Because of 1) special interest groups and 2) the shortsightedness effect, 3) the rational ignorance effect, and 4) rent-seeking, the invisible hand of the political system will not work to promote the public interest. Conspiracy against the consumer.

Democracy - 2 foxes and a chicken taking a vote on what to eat for lunch.

Career class politicians.

Growth of Gov Expenditures:

Until 1929 (and for 150 years) Fed spending as a percent of GDP was never more than 3 percent, except during wars. State and local spending was about 7%, so that total gov spending at all levels was about 10%. If 10% is good enough for God...

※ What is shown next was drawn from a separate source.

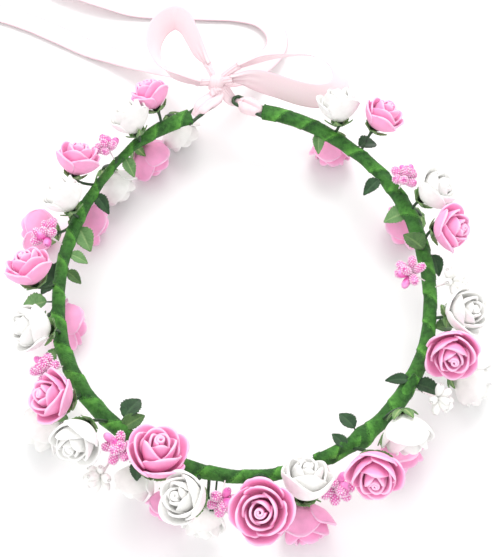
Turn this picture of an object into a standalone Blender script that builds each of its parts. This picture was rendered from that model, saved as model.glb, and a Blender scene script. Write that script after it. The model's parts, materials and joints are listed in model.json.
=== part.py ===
"""Flower crown: a taped wire hoop with foam roses, bead-tipped sprays, leaves and a ribbon bow.

Metres, +Z up.  The hoop lies level; its open back points to +Y and the wearer's front to -Y.
The crown stands on the lower row of roses, whose undersides are pressed flat at Z = 0.
"""
import math

import bmesh
import bpy
from mathutils import Matrix, Vector

# Driving dimensions, in metres
HOOP_WIDTH = 0.168            # between the hoop's centrelines, ear to ear
HOOP_DEPTH = 0.191            # between the hoop's centrelines, front to back
HOOP_HEIGHT = 0.031           # hoop centreline above the table
HOOP_CENTRE = (-0.0006, 0.0110)   # puts the middle of the flowers' outline over the origin
TAPE_DIAMETER = 0.0064        # over the crepe tape
TAPE_WALL = 0.0008            # layers of wound tape
EYE_LENGTH = 0.015            # wire eye beyond the end of the tape
EYE_WIDTH = 0.0066            # over the two prongs of an eye
EYE_WIRE = 0.0016             # taped wire of an eye
STEM_DIAMETER = 0.0016        # taped stem of a bloom
RIBBON_WIDTH = 0.012
RIBBON_THICKNESS = 0.0006
KNOT_SIZE = (0.010, 0.008, 0.009)
PIP_DIAMETER = 0.0036
LEAF_THICKNESS = 0.0006
LEAF_STANDOFF = 0.0019        # from the tape's skin to a leaf's foot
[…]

Now Fed spending is over 23% of GDP, an increase of 7x, or about 700%

State, local spending is only at about 11%. Growth in gov has been at fed level. And so this can explain the emergence of the Career Class Politician.


SUMMARY OF INSIGHTS FROM PUBLIC CHOICE:
1. Democratic process can result in economic inefficiencies, such as rational ignorance, shortsightedness effect, rent-seeking, special interest groups, etc. that result in the general interest not being well-served.

2. Properly constructed constitutional rules can improve economic efficiency by aligning interests of all parties. Point: Incentives matter, political rules must promote the general welfare and economic prosperity of the country.

Examples: term limits, balanced budget amendment, expiration dates on legislation, make people pay income tax monthly, move voting day to April 16.